🤖 AI Summary
To address temporal discontinuities caused by long-term occlusion and target reappearance, as well as distractor interference in complex semi-supervised video object segmentation, this paper proposes the SeC framework. SeC builds upon SAM-2 to establish a synergistic mechanism integrating long-term memory and concept-aware reasoning, explicitly modeling cross-frame long-range dependencies while incorporating semantic priors. This enables robust re-identification of occluded targets and effective suppression of distractors. By preserving efficient dynamic tracking, SeC simultaneously enhances semantic consistency across frames, significantly improving segmentation robustness in challenging scenarios.
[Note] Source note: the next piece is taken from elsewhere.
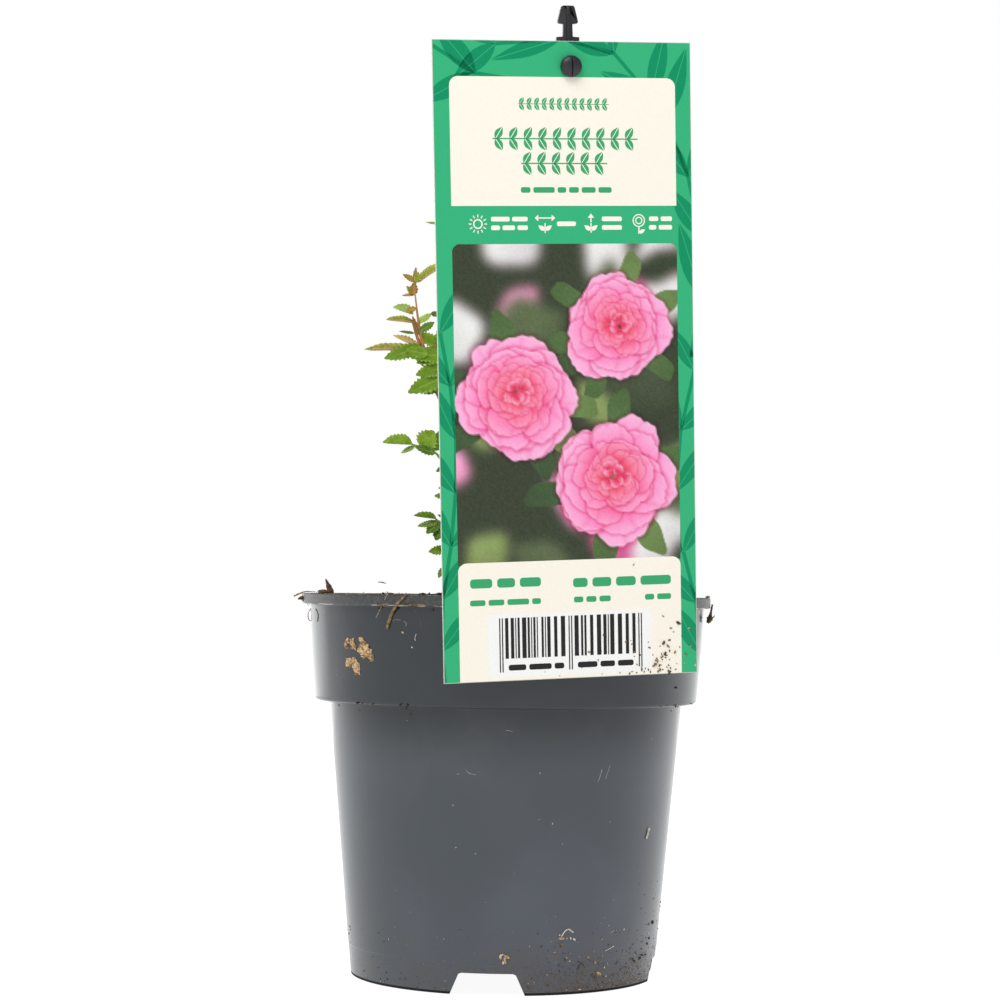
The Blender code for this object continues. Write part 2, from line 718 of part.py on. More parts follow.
def best_leaf(wanted, mass, name, hearts, limbs, skins, chance):
    """The fullest leaf near what is wanted: it is turned aside or made smaller until its leaflets fit."""
    share, azimuth, rise, stalk_length, end_length, pairs, youth, roll, droop = wanted
    stem = (mass["stem"], mass["radii"])
    root = along(mass["stem"], share)[0]
    state = chance.getstate()
    left_bound = LEFT_BOUND if droop > GIVEN_DROOP else -LEAF_REACH
    best = None
    for size in SIZES_TO_TRY:
        for turn in TURNS_TO_TRY:
            chance.setstate(state)
            lengths = (stalk_length * size, end_length * size)
            plan = leaf_plan(root, azimuth + turn, rise, *lengths, pairs, youth, roll, droop, chance)
            leaf = trimmed(plan, stem, name, hearts, limbs, skins, left_bound)
            if leaf and (best is None or len(leaf[1]) > len(best[1])):
                best = (*leaf, youth)
            if best and len(best[1]) == len(plan[1]):
                return best
    return best


def grow():
    """The canes, and each mass with the leaves that fit in its space."""
    canes = plan_canes()
    masses = plan_masses(canes)
    hearts = {name: mass["heart"] for name, mass in masses.items()}
    limbs = [(line, radii) for line, radii, _ in canes.values()]
    for name, mass in masses.items():
        chance = random.Random("rose " + name)
        mass["grown"] = []
        mass["given_up"] = 0
        skins = []
        for wanted in wanted_leaves(name, mass, chance):
            leaf = best_leaf(wanted, mass, name, hearts, limbs, skins, chance)
            if leaf:
                mass["grown"].append(leaf)
                skins += [leaflet_skin(leaflet) for leaflet in leaf[1]] + [stalk_skin(leaf[0])]
            else:
                mass["given_up"] += 1
    return canes, masses


# ---------------------------------------------------------------- the pieces


def make_pot(parts, cutters):
    lip_foot = POT_HEIGHT - LIP_HEIGHT
    slope = (BODY_TOP_RADIUS - BASE_RADIUS) / SHOULDER_HEIGHT
    floor_top = FLOOR_HEIGHT + WALL
    inner_floor_radius = BASE_RADIUS + slope * floor_top - WALL
    skirt_inner_radius = BASE_RADIUS + slope * FLOOR_HEIGHT - WALL
    profile = [
        (0.0, floor_top),
        (inner_floor_radius, floor_top),
        (BODY_TOP_RADIUS - WALL, SHOULDER_HEIGHT),
        (BODY_TOP_RADIUS - WALL + 0.4 * MM, SHOULDER_HEIGHT + WALL),
        (COLLAR_FOOT_RADIUS - WALL - 0.5 * MM, SHOULDER_HEIGHT + WALL + 0.3 * MM),
        (COLLAR_FOOT_RADIUS - WALL, SHOULDER_HEIGHT + WALL + 1.0 * MM),
        (COLLAR_TOP_RADIUS - WALL, POT_HEIGHT - 0.5 * MM),
        (COLLAR_TOP_RADIUS - WALL + 0.5 * MM, POT_HEIGHT),
        (RIM_RADIUS - 0.5 * MM, POT_HEIGHT),
        (RIM_RADIUS, POT_HEIGHT - 0.5 * MM),
        (RIM_RADIUS, lip_foot + 0.4 * MM),
        (RIM_RADIUS - 0.4 * MM, lip_foot),
        (COLLAR_TOP_RADIUS, lip_foot),
        (COLLAR_FOOT_RADIUS, SHOULDER_HEIGHT + 1.2 * MM),
        (COLLAR_FOOT_RADIUS - 0.5 * MM, SHOULDER_HEIGHT + 0.3 * MM),
        (COLLAR_FOOT_RADIUS - 1.3 * MM, SHOULDER_HEIGHT),
        (BODY_TOP_RADIUS, SHOULDER_HEIGHT - 0.6 * MM),
        (BASE_RADIUS + slope * BASE_CHAMFER, BASE_CHAMFER),
        (BASE_RADIUS - BASE_CHAMFER * 0.6, 0.0),
        (BASE_RADIUS - WALL - 0.6 * MM, 0.0),
        (skirt_inner_radius - 0.6 * MM, FLOOR_HEIGHT),
        (0.0, FLOOR_HEIGHT),
    ]
    pot = turned("pot", profile, POT_SIDES, parts, pot_plastic())
    pot.location = AXIS
    for number in range(NOTCH_COUNT):
        turn = math.radians(NOTCH_TURN + 360 / NOTCH_COUNT * number)
        across = Matrix.Translation(AXIS) @ Matrix.Rotation(turn, 4, "Z")
        below = 1.0 * MM
        spread = (NOTCH_FOOT_WIDTH - NOTCH_TOP_WIDTH) / 2 * (below / NOTCH_HEIGHT)
        outline = [
            (-NOTCH_FOOT_WIDTH / 2 - spread, -below),
            (NOTCH_FOOT_WIDTH / 2 + spread, -below),
            (NOTCH_TOP_WIDTH / 2, NOTCH_HEIGHT),
            (-NOTCH_TOP_WIDTH / 2, NOTCH_HEIGHT),
        ]
        cutter = plate(f"notch_{number}", outline, 12 * MM, cutters, None)
        cutter.matrix_world = (
            across @ Matrix.Translation((BASE_RADIUS - 1 * MM, 0, 0)) @ Matrix.Rotation(math.radians(90), 4, "Z")
        )
        boolean(pot, "DIFFERENCE", cutter)
        middle = across @ Vector((DRAIN_RING, 0, 0))
        drain = rod(
            f"drain_{number}",
            DRAIN_RADIUS,
            middle + Vector((0, 0, FLOOR_HEIGHT - 2 * MM)),
            middle + Vector((0, 0, floor_top + 2 * MM)),
            16,
            cutters,
            None,
        )
        boolean(pot, "DIFFERENCE", drain)
    return pot


def make_compost(parts, cutters):
    slope = (BODY_TOP_RADIUS - BASE_RADIUS) / SHOULDER_HEIGHT
    floor_top = FLOOR_HEIGHT + WALL
    clear = WALL + GAP
    profile = [
        (0.0, COMPOST_TOP),
        (SEAT_RADIUS, COMPOST_TOP),
        (34 * MM, COMPOST_TOP - 0.7 * MM),
        (54 * MM, COMPOST_TOP - 1.6 * MM),
        (COLLAR_TOP_RADIUS - clear - 0.4 * MM, COMPOST_EDGE),
        (COLLAR_FOOT_RADIUS - clear, SHOULDER_HEIGHT + WALL + 1.6 * MM),
        (COLLAR_FOOT_RADIUS - clear - 0.6 * MM, SHOULDER_HEIGHT + WALL + 0.7 * MM),
        (BODY_TOP_RADIUS - clear - 0.2 * MM, SHOULDER_HEIGHT + WALL + 0.4 * MM),
        (BASE_RADIUS + slope * (floor_top + GAP) - clear, floor_top + GAP),
        (0.0, floor_top + GAP),
    ]
    compost = turned("compost", profile, POT_SIDES, parts, compost_brown())
    compost.location = AXIS
    width, depth = 2 * (3.4 * MM + GAP), RIB_WIDTH + 2 * GAP
    top = 60 * MM
    foot = -HOLDER_FOOT - 1.0 * MM
    slot = plate(
        "holder_slot",
        [(-width / 2, foot), (width / 2, foot), (width / 2, foot + top + 60 * MM), (-width / 2, foot + top + 60 * MM)],
        depth,
        cutters,
        None,
    )
    slot.matrix_world = holder_matrix()
    boolean(compost, "DIFFERENCE", slot)
    return compost


def make_crown(parts):
    profile = [
        (0.0, CROWN_TOP),
        (CROWN_TOP_RADIUS - 0.8 * MM, CROWN_TOP),
        (CROWN_TOP_RADIUS, CROWN_TOP - 1.2 * MM),
        (CROWN_WAIST_RADIUS, CROWN_BASE + CROWN_HEIGHT * 0.45),
        (CROWN_FLARE_RADIUS, CROWN_BASE),
        (0.0, CROWN_BASE),
    ]
    crown = turned("crown", profile, 14, parts, cane_bark())
    crown.location = AXIS
    return crown


def make_leaflet(name, leaflet, collection):
    """A six-sided lens folded along its midrib: a two-ring sphere whose points are moved to the leaf's."""
    points, above, below = leaflet_points(leaflet)
    mesh = bpy.data.meshes.new(name)
    builder = bmesh.new()
    bmesh.ops.create_uvsphere(builder, u_segments=len(points), v_segments=2, radius=1.0)
    rim = sorted((v for v in builder.verts if abs(v.co.z) < 0.5), key=lambda v: math.atan2(v.co.y, v.co.x))
    for vertex, point in zip(rim, reversed(points)):
        vertex.co = point
    for vertex in builder.verts:
        if vertex not in rim:
            vertex.co = above if vertex.co.z > 0 else below
    face_outward(builder)
    builder.to_mesh(mesh)
    builder.free()
    return add_object(name, mesh, collection)


def make_mass(name, mass, parts):
    """A stem, its leaves' stalks and their leaflets, joined into one solid."""
    stem = limb(name, mass["stem"], mass["radii"], 5, parts, leaf_green())
    pieces = []
    for i, (stalk, leaflets, _) in enumerate(mass["grown"]):
        stalk_radii = taper(STALK_RADIUS, 0.8, len(stalk))
        pieces.append(limb(f"{name}_stalk_{i}", stalk, stalk_radii, 3, parts, None))
        for j, leaflet in enumerate(leaflets):
            pieces.append(make_leaflet(f"{name}_leaflet_{i}_{j}", leaflet, parts))
    fuse(stem, pieces)
    stem.data.materials.clear()
    stem.data.materials.append(leaf_green())
    return stem


def make_card(parts, cutters):
    half = CARD_WIDTH / 2
    outline = [(-half, 0.0), (half, 0.0), (half, CARD_HEIGHT), (-half, CARD_HEIGHT)]
    card = plate("label_card", outline, CARD_THICKNESS, parts, card_print())
    card.matrix_world = CARD_MATRIX
    middle = Vector((HOLE_X, 0, CARD_HEIGHT - HOLE_DROP))
    reach = Vector((0, 2 * MM, 0))
    hole = rod("card_hole", HOLE_RADIUS, middle - reach, middle + reach, 16, cutters, None)
    hole.matrix_world = CARD_MATRIX
    boolean(card, "DIFFERENCE", hole)
    return card


def make_holder(parts):
    """A black stem of cross section with an arrow head, and a round-headed peg that goes through the card."""
    outline = [
        (0.0, -HOLDER_FOOT),
        (2.2 * MM, -HOLDER_FOOT + 12 * MM),
        (3.2 * MM, -HOLDER_FOOT + 40 * MM),
        (3.2 * MM, 7.0 * MM),
        (3.4 * MM, 7.0 * MM),
        (3.4 * MM, 8.6 * MM),
        (1.45 * MM, 8.6 * MM),
        (1.45 * MM, 12.4 * MM),
        (2.9 * MM, 12.7 * MM),
        (2.9 * MM, 13.2 * MM),
        (1.8 * MM, 17.6 * MM),
    ]
    outline += [(-x, z) for x, z in reversed(outline[1:])]
    holder = plate("label_holder", outline, WEB_THICKNESS, parts, holder_plastic())
    rib_half = 1.5 * MM
    rib_outline = [
        (0.0, -HOLDER_FOOT + 8 * MM),
        (rib_half, -HOLDER_FOOT + 34 * MM),
        (rib_half, 12.4 * MM),
        (1.3 * MM, 17.2 * MM),
        (-1.3 * MM, 17.2 * MM),
        (-rib_half, 12.4 * MM),
        (-rib_half, -HOLDER_FOOT + 34 * MM),
    ]
    rib = plate("holder_rib", rib_outline, 1.1 * MM, parts, None)
    rib.data.transform(Matrix.Rotation(math.radians(90), 4, "Z"))
    card_front = HOLDER_SETBACK + CARD_THICKNESS / 2
    card_back = HOLDER_SETBACK - CARD_THICKNESS / 2
    head_start = card_front + GAP
    collar = rod(
        "peg_collar", 3.1 * MM, Vector((0, 0, 0)), Vector((0, -(card_back - GAP), 0)), 20, parts, None
    )
    peg = rod("peg", 1.7 * MM, Vector((0, 0, 0)), Vector((0, -(head_start + 1 * MM), 0)), 12, parts, None)
    head = rod(
        "peg_head",
        3.2 * MM,
        Vector((0, -head_start, 0)),
        Vector((0, -(head_start + 1.5 * MM), 0)),
        20,
        parts,
        None,
        end_radius=3.0 * MM,
    )
    dome = rod(
        "peg_dome",
        3.0 * MM,
        Vector((0, -(head_start + 1.4 * MM), 0)),
        Vector((0, -(head_start + 2.5 * MM), 0)),
        20,
        parts,
        None,
        end_radius=1.7 * MM,
    )
    fuse(holder, [rib, collar, peg, head, dome], "EXACT")
    holder.data.materials.clear()
    holder.data.materials.append(holder_plastic())
    holder.matrix_world = holder_matrix()
    return holder


def main():
    clear_scene()
    parts = new_collection("potted_rose_bush")
    cutters = new_collection("cutters")
    make_pot(parts, cutters)
    make_compost(parts, cutters)
    make_crown(parts)
    canes, masses = grow()
    for name, (line, radii, _) in canes.items():
        limb("cane_" + name, line, radii, 8, parts, cane_bark())
    for name, mass in masses.items():
        make_mass(name, mass, parts)
        leaflets = sum(len(kept) for _, kept, _ in mass["grown"])
        print(name, len(mass["grown"]), "leaves,", leaflets, "leaflets,", mass["given_up"], "given up")
    make_card(parts, cutters)
    make_holder(parts)
    print("the pot's axis is", round(AXIS.y / MM, 2), "mm behind the origin")


main()
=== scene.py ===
# %% [markdown]
# # A young rose bush in its grower's pot
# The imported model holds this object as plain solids: a pot, its compost, the woody crown, six canes, twelve
# masses of leaves, and the card label on its black holder. Here each of them is dressed. A solid whose shape
# is right only gets a finish. The others are replaced by a finer piece that is made in the same place, from
# the same measures.

import math
import random

import bmesh
import bpy
import numpy as np
from mathutils import Matrix, Vector, noise
from mathutils.bvhtree import BVHTree
from mathutils.geometry import tessellate_polygon


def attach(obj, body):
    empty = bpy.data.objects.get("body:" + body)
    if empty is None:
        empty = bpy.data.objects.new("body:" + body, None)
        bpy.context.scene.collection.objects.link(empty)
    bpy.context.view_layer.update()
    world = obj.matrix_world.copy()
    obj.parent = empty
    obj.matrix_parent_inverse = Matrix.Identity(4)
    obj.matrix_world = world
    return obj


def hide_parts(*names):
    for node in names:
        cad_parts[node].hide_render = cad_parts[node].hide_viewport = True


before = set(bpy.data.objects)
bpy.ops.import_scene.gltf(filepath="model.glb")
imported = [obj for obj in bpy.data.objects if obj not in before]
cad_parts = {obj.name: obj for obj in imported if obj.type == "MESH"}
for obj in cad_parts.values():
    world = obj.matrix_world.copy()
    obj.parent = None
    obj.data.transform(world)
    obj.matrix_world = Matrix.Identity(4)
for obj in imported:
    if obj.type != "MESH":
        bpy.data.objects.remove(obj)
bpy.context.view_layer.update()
MM = 0.001

# %% [markdown]
# ## Where everything stands
# The measures below are those of the solids, in millimetres. The card leans out over the front of the pot,
# so the pot's axis lies a little behind the origin, and everything that is round is placed from that axis.
# The card has its own frame: X across it, Z up from its foot, and its printed face towards -Y.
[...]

Evaluated on the MOSEv2 Challenge test set, SeC achieves a J&F score of 39.89%, ranking first—demonstrating the effectiveness and state-of-the-art capability of its temporal modeling and semantic guidance mechanisms.
📝 Abstract
This technical report explores the MOSEv2 track of the LSVOS Challenge, which targets complex semi-supervised video object segmentation. By analysing and adapting SeC, an enhanced SAM-2 framework, we conduct a detailed study of its long-term memory and concept-aware memory, showing that long-term memory preserves temporal continuity under occlusion and reappearance, while concept-aware memory supplies semantic priors that suppress distractors; together, these traits directly benefit several MOSEv2's core challenges. Our solution achieves a JF score of 39.89% on the test set, ranking 1st in the MOSEv2 track of the LSVOS Challenge.